If it’s the plant matter that makes it a good fuel, why not collect plant matter to burn?
Plus, it comes out round and compact. How much easier could it be?
Q
Green plant material that herbivores typically eat would not burn, if you dried it out it would burn really well, for about five to ten seconds.
We do already. In Germany, Rapeseed is sown and harvested for many things, including fuel.
I think you may be thinking on a larger scale, Antigen, right?
I admit I don’t know what other plants would make a good source of fuel, but if we’re already looking for oil in sand, what does that tell us?
Thanks
Q
Because it is less work to let the animals collect the plant matter and compress it into slow burning lumps.
I don’t know, maybe those of you who are around horse shit all the time think it’s fine…I think it’s all pretty gross myself.
Burning cat pee is bad, really, really bad. I know this because of a cat that peed on the (cold) electric fire. The smell once it was turned back on – at breakfast time, when we were all getting ready for school/work – was unbearable.
Because this way your cow gets nutrition and you have fuel. Also, cow dung is easier to collect than firewood, which can often be far away from the village or group, and it’s a renewable resource.
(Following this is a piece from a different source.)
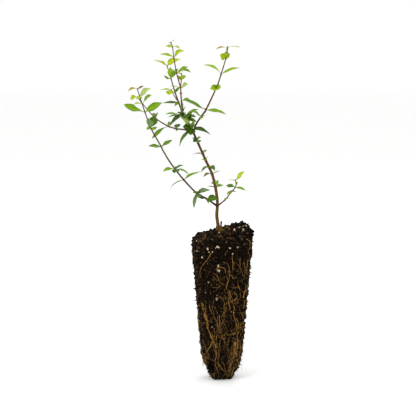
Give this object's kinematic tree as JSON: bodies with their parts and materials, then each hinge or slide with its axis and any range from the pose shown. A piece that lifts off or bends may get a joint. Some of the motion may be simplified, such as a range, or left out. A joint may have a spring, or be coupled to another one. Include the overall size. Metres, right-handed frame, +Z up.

Then what would the animals eat you need for transport and work (horses, camels)?
And as mentioned it’s too wet. (You can see how animals are adapted to dry areas when they produce dry shit like horses and camels, compared to cows who make wet shit because they live in moist areas).
It’s also much more simple and economical to collect the waste from your animals (which are nearby anyway) then run around a barren steppe trying to collect dry twigs or a few bushels of hardy grass.
That’s not really the same: it’s a plant that produces a lot of oil, the oil is then processed into bio-diesel. They are not cut off and thrown onto a fire, which the OP was thinking off.